Minister of Health and Indigenous Medicine, Northern Province
- In office 11 October 2013 – 7 August 2017
- Succeeded by: G. Gunaseelan

Member of the Northern Provincial Council for Vavuniya District
- Incumbent
- Assumed office 11 October 2013

Personal details
- Party: Illankai Tamil Arasu Kachchi
- Other political affiliations: Tamil National Alliance
- Profession: Physician
- Ethnicity: Sri Lankan Tamil

= P. Sathiyalingam =

Sri Lankan politician

Pathmanathan Sathiyalingam (பத்மநாதன் சத்தியலிங்கம்) is a Sri Lankan Tamil physician, politician and former provincial minister.

==Early life and family==
Sathiyalingam is the son of S. Pathmanathan, a communist who contested the 1970 parliamentary election in Vavuniya.

==Career==
Sathiyalingam was Medical Officer of Health (MOH) for Vavuniya. He is chairman of the Vavuniya branch of the Sri Lanka Red Cross Society.

Pathmanathan contested the 2013 provincial council election as one of the Tamil National Alliance's candidates in Vavuniya District and was elected to the Northern Provincial Council. After the election he was appointed Minister of Health and Indigenous Medicine. He took his oath as minister and provincial councillor in front of Chief Minister C. V. Vigneswaran at Veerasingam Hall on 11 October 2013.

===Resignation===
Starting in late 2016, several charges of irregular practices were levelled against the four provincial ministers for Northern Province. Chief Minister Vigneswaran appointed a three-member committee consisting of retired judge S. Thiyakenthiran (chair), retired judge S. Paramarajah and retired District Secretary S. Patmanathan to investigate the charges. In June 2017 the NPC was plunged into chaos after Chief Minister Vigneswaran asked P. Ayngaranesan and T. Kurukularajah to resign after the three-member committee found evidence to substantiate charges of corruption, abuse of power and misuse of funds levelled against the two ministers. Vigneswaran also requested that the two other ministers, B. Deniswaran and Sathiyalingam, who had been exonerated by the committee, to go on leave.

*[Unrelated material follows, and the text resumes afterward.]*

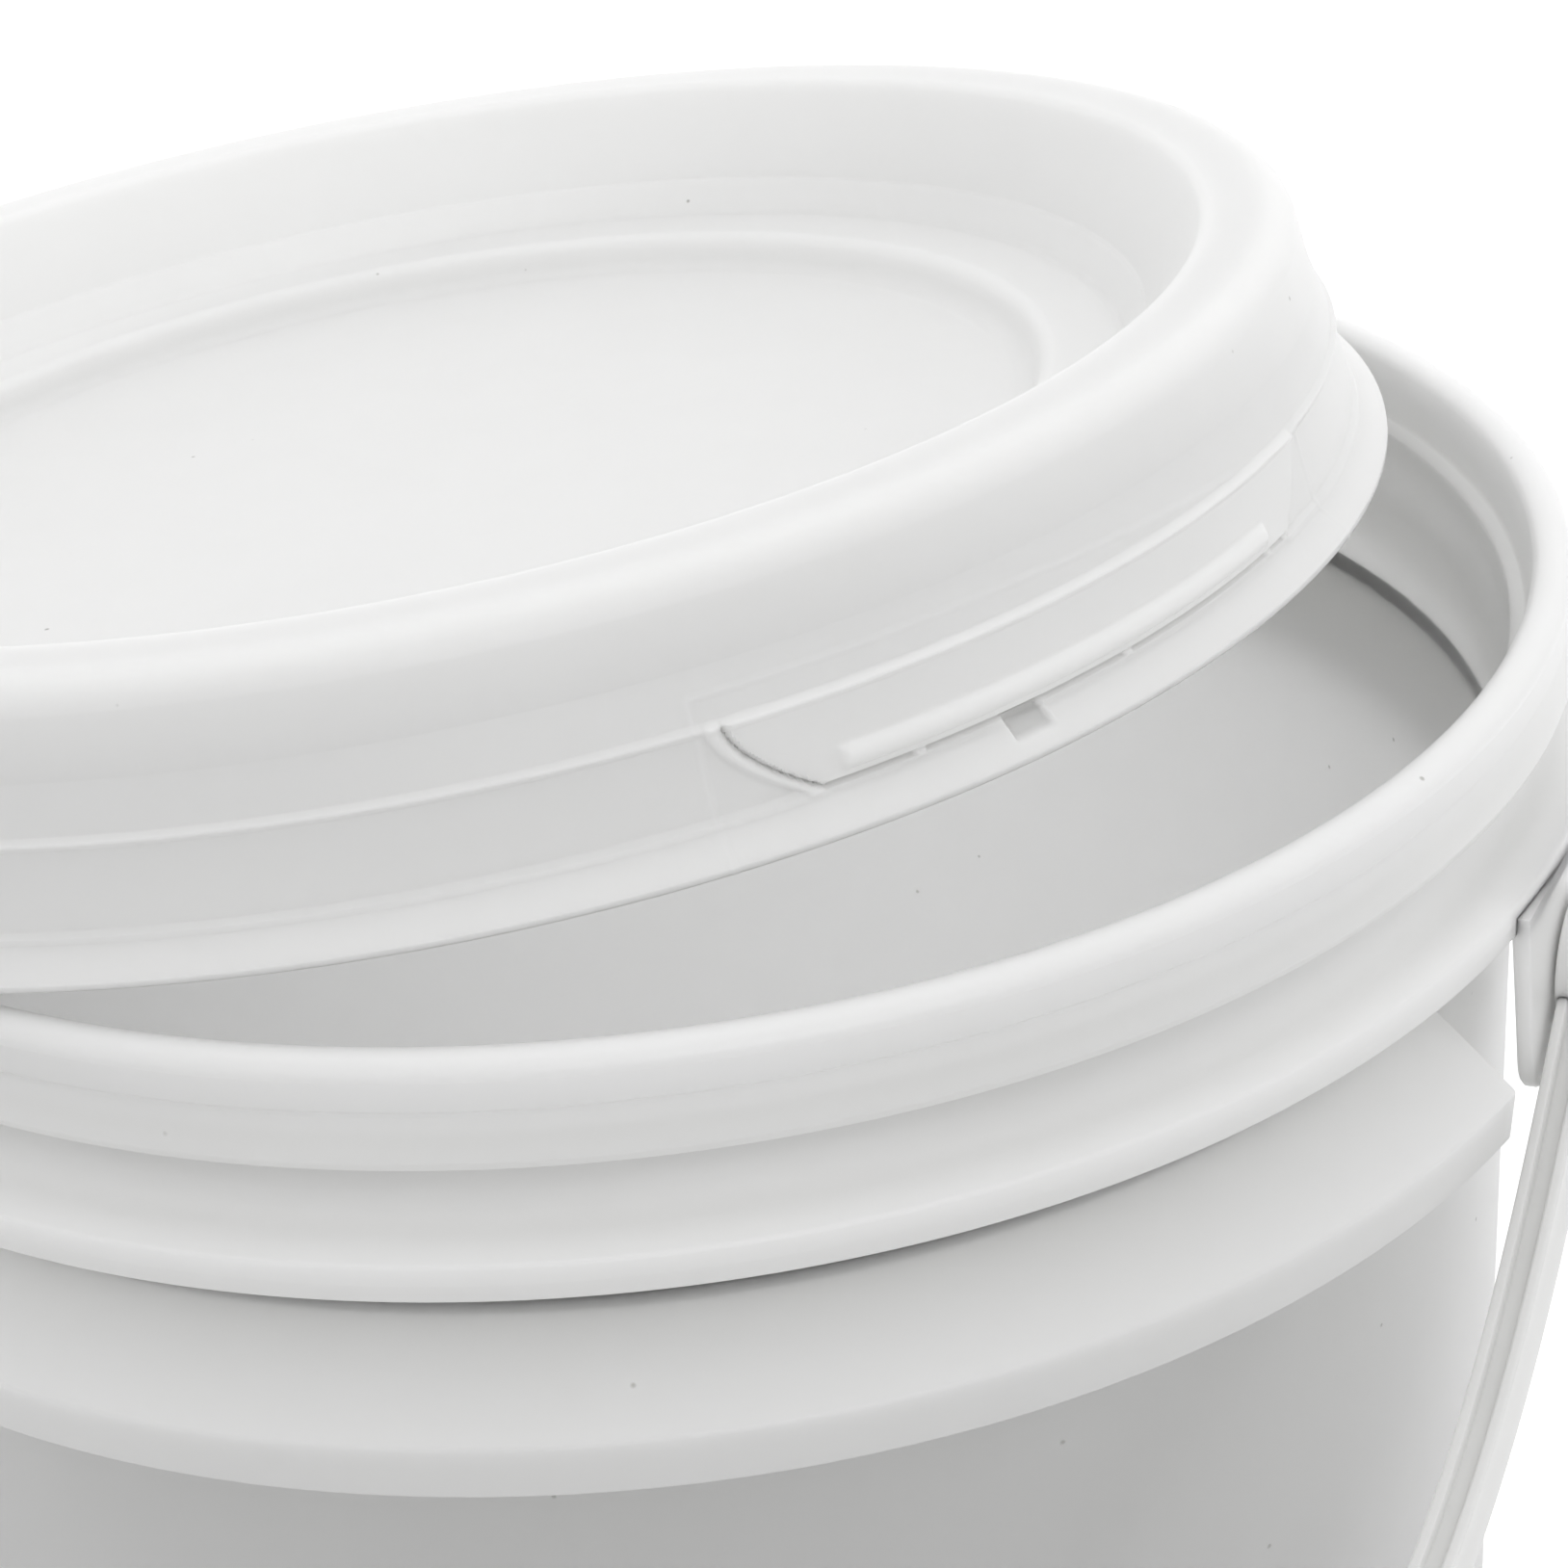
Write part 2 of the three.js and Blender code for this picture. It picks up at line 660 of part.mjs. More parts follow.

On 14 June 2017 a motion of no confidence against Vigneswaran was handed to Governor Reginald Cooray by several ITAK and opposition members of the NPC. This resulted in the Tamil People's Council, led by Vigneswaran, organising hartals across Northern Province in support of Vigneswaran. Following mediation by religious leaders a compromise was agreed between Vigneswaran and the ITAK/TNA leadership on 19 June 2017 whereby Vigneswaran would withdraw the request for Deniswaran and Sathiyalingam to go on leave and in return ITAK would withdraw the motion of no confidence against Vigneswaran. ITAK provincial councillors met on 6 August 2017 and decided not to take any ministerial positions in Vigneswaran's administration. Sathiyalingam resigned on 7 August 2017.